Читаем A People's Tragedy: The Russian Revolution, 1891-1924 полностью

Kolchak headed towards his new intended capital in Irkutsk, 1,500 miles east of Omsk. The longest of his six trains, with twenty-nine cars, was taken up by the tsarist gold reserve, which had been captured from the Reds at Kazan and handed over to Kolchak. Three hundred miles from his destination, Kolchak's train was held up by the Czechs, and for most of December it remained stranded in the middle of nowhere. Meanwhile, in Irkutsk, the Political Centre, a coalition of the trade unions, the zemstvos and the left-wing parties took over the city and proclaimed itself the government of Siberia. Kolchak was declared an 'enemy of the people' and ordered to be brought to trial. On 4 January 1920 Kolchak resigned, transferred the command of his army to Semenov and travelled with the Czechs to Irkutsk, where he expected to be handed over to the Allied missions. But somehow he was betrayed and delivered to the Irkutsk Bolsheviks. From what we know, it seems most likely that he and his gold were handed over by the Czechs in exchange for a guaranteed passage to Vladivostok, where at last they could set sail for the United States on their journey round the world to return home. Neither the Political Centre nor the Allied missions did anything to save the Admiral. On 21 January a five-man commission (two Bolsheviks, two SRs and one Menshevik) interrogated him. There were plans to bring him back to Moscow and place him on public trial. But, as with the trial of Nicholas, these plans were aborted and, on 6 February, he was sentenced to execution. Perhaps the Reds feared Kolchak's capture by the remnants of his army, which were assembling just outside the city. Or perhaps the Bolsheviks simply preferred to have him dead.* Early the next morning Kolchak was shot. His body was buried beneath the ice of the Ushakovka River.

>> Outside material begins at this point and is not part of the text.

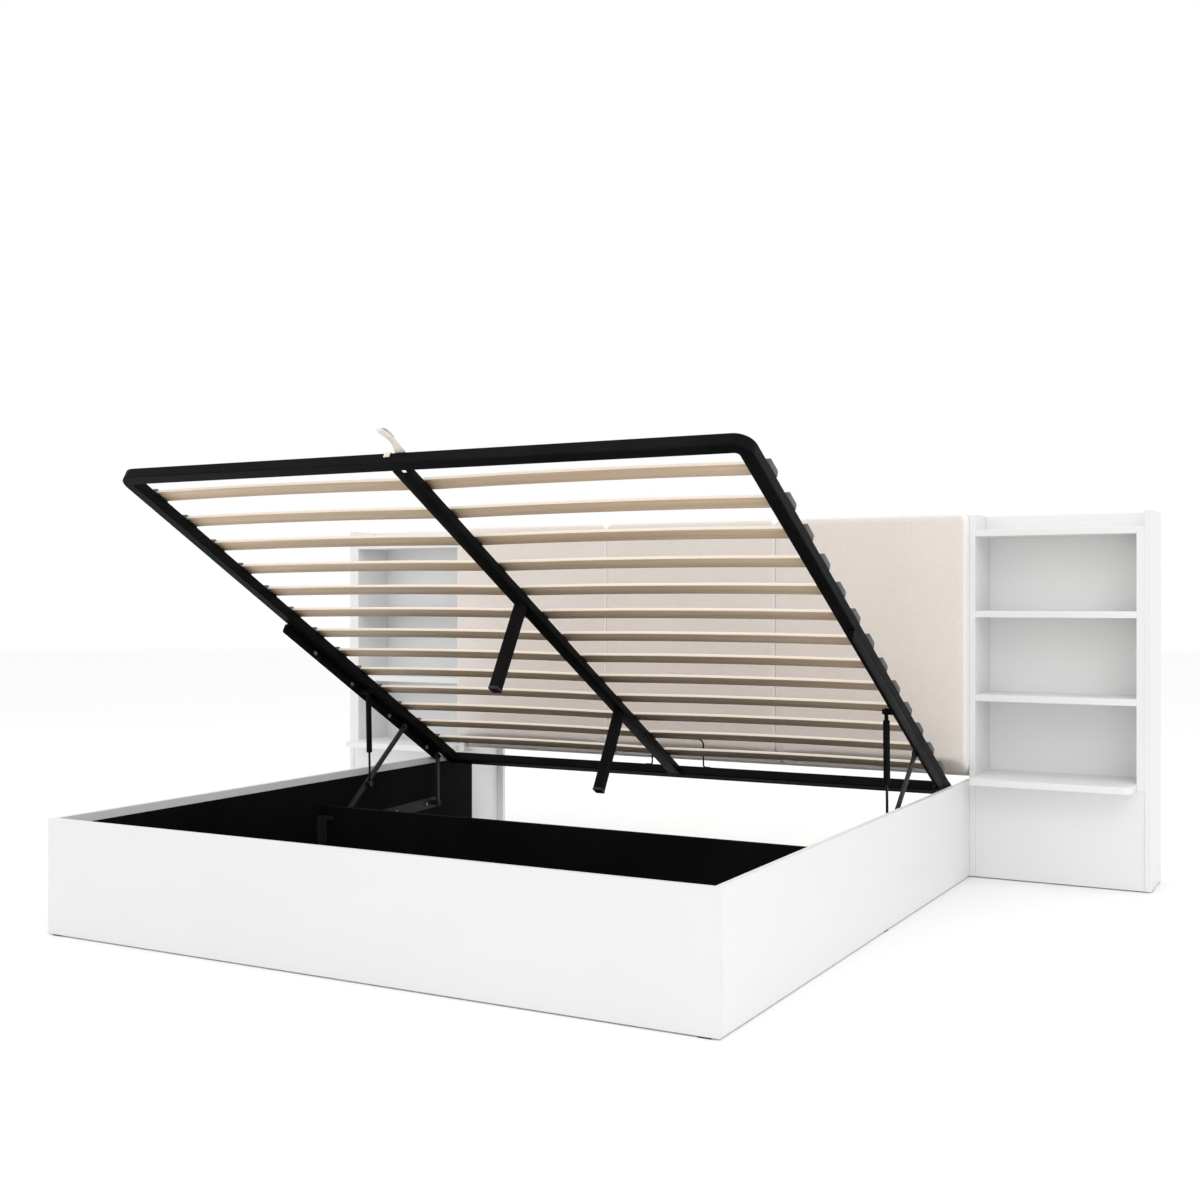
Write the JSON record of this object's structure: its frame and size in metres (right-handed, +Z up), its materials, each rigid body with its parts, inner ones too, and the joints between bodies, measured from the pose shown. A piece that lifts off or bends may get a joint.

* There is an order from Lenin to Smirnov, Chairman of the Siberian MRC, instructing him to explain Kolchak's execution as a response to the threat of the Whites (RTsKhlDNI, f. 2, op. I, d. 24362). But the date of this order is unclear. Richard Pipes believes it was written before 7 February, thus suggesting a plot by Lenin to camouflage the reasons for the execution (Russia Under the Bolshevik Regime, 117—18). But there is no corroboration of this.


If Kolchak's final defeat had taken so long, it was largely because the Reds had been forced to divert a large proportion of their troops from Siberia to the Southern Front, where Denikin was threatening to break through during the summer of 1919.*

During March and April, at the height of the Kolchak offensive, Denikin's forces broke out from Rostov to occupy the crucial Donbass coal region and the south-east Ukraine. Some historians have seen this as a critical strategic mistake. Denikin's original plan had been to strike towards Tsaritsyn in order to link up with Kolchak's forces. But this plan was abandoned in late March, when the Reds, who were desperate for coal, invaded the Donbass and the northern Don. Faced with the choice between saving the Don or linking up with Kolchak on the Volga, Denikin opted for the former. He had always given top priority to the defence of his Cossack strongholds. That had been the reasoning behind his preference the previous summer to launch a Second Kuban Campaign rather than attack towards Tsaritsyn; and now those same priorities came into play. Denikin's decision was bitterly opposed by several leading generals, notably Baron Wrangel, the lofty six-foot-six leader of the Caucasian Army, who constantly intrigued against Denikin. Wrangel denounced the decision not to advance towards Tsaritsyn as a 'betrayal of Kolchak's troops', allowing the Reds 'to defeat us one by one'. Given that Kolchak's troops in March were barely 200 miles from Tsaritsyn, perhaps Denikin was wrong not to run the risk of losing the Don to link up with them. The Reds were certain that they would be defeated if the two White armies combined. However, it must be said in Denikin's defence that he was responding to what can only be called a war of genocide against the Cossacks. The Bolsheviks had made it clear that their aim in the northern Don was to unleash 'mass terror against the rich Cossacks by exterminating them to the last man' and transferring their land to the Russian peasants. During this campaign of 'decossackization', in the early months of 1919, some 12,000 Cossacks, many of them old men, were executed as 'counterrevolutionaries' by the tribunals of the invading Red Army.18

Перейти на страницу:

Похожие книги

1917–1920. Огненные годы Русского Севера
1917–1920. Огненные годы Русского Севера

Книга «1917–1920. Огненные годы Русского Севера» посвящена истории революции и Гражданской войны на Русском Севере, исследованной советскими и большинством современных российских историков несколько односторонне. Автор излагает хронику событий, военных действий, изучает роль английских, американских и французских войск, поведение разных слоев населения: рабочих, крестьян, буржуазии и интеллигенции в период Гражданской войны на Севере; а также весь комплекс российско-финляндских противоречий, имевших большое значение в Гражданской войне на Севере России. В книге используются многочисленные архивные источники, в том числе никогда ранее не изученные материалы архива Министерства иностранных дел Франции. Автор предлагает ответы на вопрос, почему демократические правительства Северной области не смогли осуществить третий путь в Гражданской войне.Эта работа является продолжением книги «Третий путь в Гражданской войне. Демократическая революция 1918 года на Волге» (Санкт-Петербург, 2015).В формате PDF A4 сохранён издательский дизайн.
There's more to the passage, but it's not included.